Westcott gg Factors Extended to Arbitrary Neutron Energy Spectra

This paper presents an updated methodology and open-source software for calculating Westcott gg factors using ENDF/B-VIII.1 cross-section data across both Maxwellian and arbitrary non-Maxwellian neutron spectra, specifically addressing the needs of guided thermal and cold-neutron beams at facilities like the Budapest Research Reactor and FRM II.

Original authors: D. A. Matters, A. M. Hurst, T. Kawano

Published 2026-04-22
📖 4 min read🧠 Deep dive

This is an AI-generated explanation of the paper below. It is not written or endorsed by the authors. For technical accuracy, refer to the original paper. Read full disclaimer

Imagine you are a chef trying to bake a perfect cake. You have a recipe that says, "Add 1 cup of flour." But in your kitchen, the flour isn't sitting in a neat, uniform pile; it's a chaotic mix of fine dust, medium grains, and a few big clumps. If you just scoop a cup without thinking about the size of the grains, your cake might turn out dry or dense.

In the world of nuclear physics, scientists face a similar problem when they try to measure elements using Neutron Activation Analysis (NAA) or Prompt Gamma-ray Activation Analysis (PGAA).
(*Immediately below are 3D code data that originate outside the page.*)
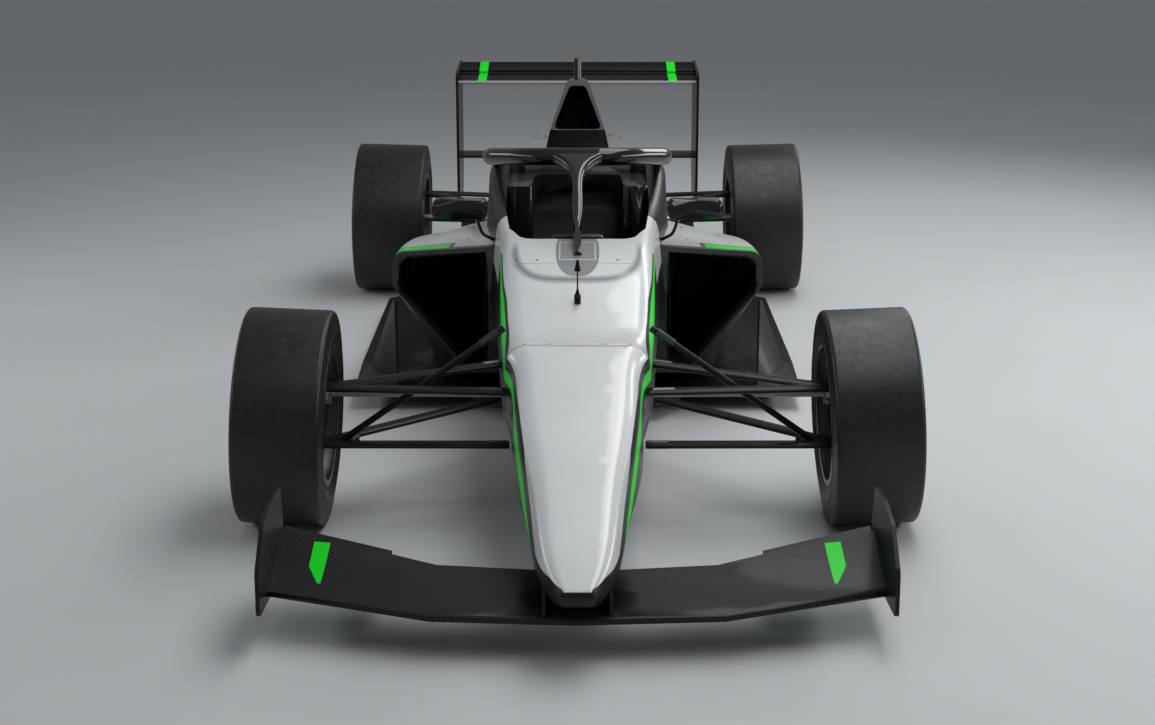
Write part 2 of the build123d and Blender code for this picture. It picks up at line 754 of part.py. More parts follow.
# ---------------------------------------------------------------- cockpit
halo_radius = 26.0
halo_plane = Plane(origin=(0, behind(985), 794), x_dir=(1, 0, 0), z_dir=(0, sin(radians(8.5)), cos(radians(8.5))))
# distance, z, lean of the section, width, depth and corner radius of the strut
strut_sections = (
    (470, 585, 26, 24, 64, 10),
    (640, 662, 24, 24, 46, 10),
    (780, 723, 22, 30, 42, 12),
    (880, 763, 20, 52, 40, 14),
    (945, 785, 16, 116, 36, 14),
    (990, 794, 14, 236, 32, 14),
)
with BuildPart() as halo:
    with BuildLine(halo_plane) as halo_run:
        FilletPolyline(
            (-240, 548), (-264, 420), (-267, 190), (-140, 0), (140, 0), (267, 190), (264, 420), (240, 548),
            radius=[90, 110, 150, 150, 110, 90],
        )
    with BuildSketch(Plane(origin=halo_run.line @ 0, z_dir=halo_run.line % 0)):
        Circle(halo_radius)
    sweep(path=halo_run.line)
    for sign in (1, -1):
        foot = halo_plane.from_local_coords(Vector(sign * 240, 540, 0))
        with BuildSketch(Plane(origin=(foot.X, foot.Y, 560), x_dir=(0, 1, 0), z_dir=(0, 0, 1))):
            SlotOverall(84, 44)
        extrude(amount=foot.Z - 560)
    # centre strut from the cell's nose up to the hoop
    strut = []
    for d, z, lean, width, depth, corner in strut_sections:
        tilt = radians(lean)
        with BuildSketch(Plane(origin=(0, behind(d), z), x_dir=(1, 0, 0), z_dir=(0, cos(tilt), sin(tilt)))) as row:
            RectangleRounded(width, depth, corner)
        strut.append(row.sketch)
    loft(sections=strut)
    add(cell_outside.part, mode=Mode.SUBTRACT)
    add(cover_outside.part, mode=Mode.SUBTRACT)
write(halo, "halo")

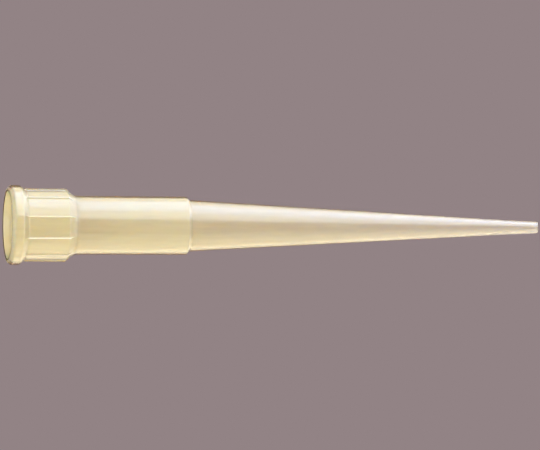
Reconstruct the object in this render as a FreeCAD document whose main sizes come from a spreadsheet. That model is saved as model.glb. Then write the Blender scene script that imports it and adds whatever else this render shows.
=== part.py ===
"""A pipette tip: one injection moulding of thin yellow polypropylene, standing on its mouth.

The tip is drawn along its own axis, X, with the mouth at X = 0 and the fine end at X = tip_length.
It is built the way its mould is: a turned cavity gives the outside, a core pin gives the bore,
and ten thin ribs are cut into the cavity round the collar. On its side it would roll, so its
Placement stands it on the flat of its mouth, with the fine end up.
"""

import FreeCAD, Part
import math
import os

import Sketcher

NODE = "pipette_tip"

# Millimetres, apart from the rib count. Every "_at" is a distance from the mouth along the axis.
DIMENSIONS = {
    "tip_length": 50.0,
    # rim: the thick bead round the mouth
    "rim_radius": 3.73,
    "rim_crest_end_at": 1.08,
    "rim_foot_at": 1.62,
    "rim_front_round": 0.4,
    "rim_back_round": 0.35,
    "rim_foot_round": 0.35,
    # collar: the wide part over the pipettor's nozzle
    "collar_radius": 3.25,
    "collar_end_at": 5.47,
    # shoulder: an S curve from the collar down to the barrel
    "shoulder_foot_at": 6.22,
    "shoulder_round": 0.35,
    "shoulder_hollow": 1.45,
    # barrel, the small outside step at its end, and the drawn-out cone
    "barrel_top_radius": 2.74,
    "barrel_end_radius": 2.71,
    "barrel_end_at": 16.8,
    "step_round": 0.12,
    "cone_top_radius": 2.4,
    "cone_top_at": 17.1,
    "cone_end_radius": 0.515,
    # core pin: lead-in, the straight land that grips the nozzle, and the tapered bore below it
    "lead_in_radius": 3.24,
    "lead_in_end_at": 0.75,
    "lead_in_round": 0.8,
    "lip_round": 0.05,
    "socket_radius": 2.6,
    "socket_end_at": 4.2,
    "throat_radius": 2.38,
    "throat_at": 6.7,
    "bore_end_radius": 2.16,
    "bore_step_radius": 2.04,
    "orifice_radius": 0.25,
    # ribs: thin fins along the collar, from the rim to the shoulder
    "rib_count": 10,
    "rib_crest_radius": 3.4,
    "rib_root_radius": 2.8,
    "rib_start_at": 1.1,
    "rib_crest_end_at": 5.47,
    "rib_foot_at": 6.1,
    "rib_width": 0.1,
}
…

They shoot neutrons (tiny subatomic particles) at a sample to see what elements are inside. To do the math correctly, they need to know exactly how the neutrons are behaving.

For decades, scientists used a "standard recipe" called the Westcott gg-factor. Think of this factor as a correction knob or a translation tool.

The Problem: The "Perfect" vs. The "Real"

Most elements play by the rules: the faster a neutron moves, the less likely it is to get caught by the nucleus. This is called the 1/v1/v law (inverse velocity). For these "good students," the correction knob is set to 1. It's simple.

But some elements are "troublemakers" (called irregular nuclei). They have "resonances"—like a swing that only moves when pushed at a very specific rhythm. If the neutrons hit them at just the right speed, these nuclei gobble them up much more aggressively than the standard rules predict.

Historically, scientists assumed the neutrons in their experiments were like a perfectly mixed pot of soup (a Maxwellian distribution), where the temperature is uniform. They calculated their correction knob (gg-factor) based on this perfect soup.

The Discovery: The Soup is Actually a Smoothie

The authors of this paper, D.A. Matters and colleagues, realized that in many modern labs (like the Budapest Research Reactor and FRM II), the neutrons aren't a uniform soup. They are more like a specialized smoothie or a guided beam.

Because of the way these labs use "neutron guides" (mirrors that reflect neutrons) and cold sources, the neutrons arrive with a very specific, weird energy distribution. It's not a smooth, predictable curve anymore.

The Analogy:
Imagine you are trying to catch fish.

  • Old Method: You assume the fish are swimming in a calm, uniform lake. You use a standard net size (the Westcott gg-factor) to estimate how many you'll catch.
  • New Reality: The fish are actually swimming in a fast-moving, narrow river with a weird current. If you use the "calm lake" net size, you will either catch too few or too many fish, and your data will be wrong.

The Solution: A Custom Calculator

The paper introduces a new, open-source software tool called WestcottFactors (and updates to an existing tool called DeCE).

Think of this software as a smart, custom-fit net. Instead of guessing the water conditions, you can feed the software the actual map of the river (the measured neutron energy spectrum). It then calculates the exact correction factor needed for that specific situation.

Why This Matters

  1. Accuracy: For "troublemaker" elements (like Gadolinium or Lutetium), using the old "perfect soup" assumption could lead to errors of 20% or more. That's a huge mistake in science.
  2. Flexibility: The new tools work for any neutron beam, not just the theoretical ones. Whether you are at a standard reactor or a high-tech facility with guided beams, you can get the right answer.
  3. Open Source: The authors didn't keep this secret. They built the software and put it on GitHub (like a public library of code) so anyone can use it to check their own experiments.

The Bottom Line

This paper is like telling the scientific community: "Stop using the generic map for a city you've never visited. We've built a GPS that works for the actual streets you're driving on."

By using these new tools, scientists can ensure their "cakes" (experimental results) are baked perfectly, regardless of how chaotic the "flour" (neutron spectrum) actually is.